One person who found out more about her family from the Green-ealogy program was Beth Shirey from Omaha, Nebraska, who grew up in New Jersey. Because her parents were not together when she was growing up, she never knew much about her father’s family.

She knew that the family had been in the U.S. since the Revolutionary War, but when she started researching them, she found out a lot of inconsistent information – varying dates for marriages, different spellings of surnames, first names that were changed, people disappearing after second marriages.

When she contacted Green-Wood,  she found that her grandfather’s sister, Laura Mohrmann, who had lived in Brooklyn, had purchased an entire lot in the cemetery. After finding out about her, Shirey found out more about the other family members buried there.

She also found that her grandmother had died in 1910 in Hudson, N.Y., and then had her remains moved to Green-Wood in 1924. Unfortunately, she hasn’t yet been able to contact surviving members of the family, some of whom may be in Ohio, where her great-grandfather, a Civil War veteran, died after remarrying.

Although Shirey, the wife of a career military officer, acknowledges that some of her relatives may have been somewhat “squirrely,” she was told that once she found information about one stable member of the family, she could find out information about others.

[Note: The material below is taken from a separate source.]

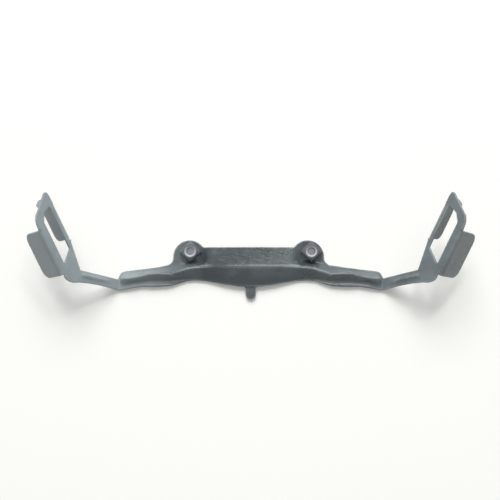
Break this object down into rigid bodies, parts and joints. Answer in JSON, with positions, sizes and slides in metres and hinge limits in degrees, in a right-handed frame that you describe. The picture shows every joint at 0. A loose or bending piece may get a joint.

That stable member was Laura Mohrmann.

Another person who found out more about his family was Dusty King, from Oregon. “Through the research provided by Green-Wood, I’ve been able to trace my King ancestors within the Brooklyn area as far back as 1741,” he says. “My father signed on to the CCC (Civilian Conservation Corps) for work and left Maine and New York about 1938. The CCC work sent him to Oregon, where he married my mother in 1940.”

His father only returned to Brooklyn once in the mid-1950s to visit his brother, and King had very little knowledge of his paternal family.  However, he found out more once he contacted Green-wood. “My fifth great-grandmother, Rachel Noe (Ackerman) King Ryckman, first bought the family plots in Green-Wood on Sept. 14, 1854 for $110. Researching under her name pointed me towards the Dutch Reformed Church in Brooklyn.”

Eventually, King was able to trace his ancestry back to the Revolutionary War era. “My 5th great grandmother, Rachel (Noe-Ackerman) King Ryckman was born in 1774 in New York,” he says. “What I’ve found so far shows her birth name was Noe but her mother remarried and Rachel used her step-father’s last name of Ackerman for some records. She married my 5th great grandfather, John King, around 1795-96.”

King became interested in genealogy about 20 years ago, and found out about Green-Wood through his research on the web. “My father and uncle refused to talk of their father, so I assume there were hard feelings between my grandparents that extended with the children,” he says. “Doing research, I discovered my grandfather had died in Delaware in 1974. Had I known more about my grandfather, I might have been able to meet him before he died.”

Those who are interested in using the service can visit www.green-wood.com (then click on the genealogy link; and then click “Green-ealogy”) and answer a few simple questions. Green-Wood’s expert researchers will conduct a preliminary document search of its records and collections relevant to the inquiry, at no cost, and provide the user with a time estimate to produce a full report.

After the initial free document search, research fees are $28 per half hour.  Photocopies, digital scans and digital lot/monument images will be provided at an additional charge.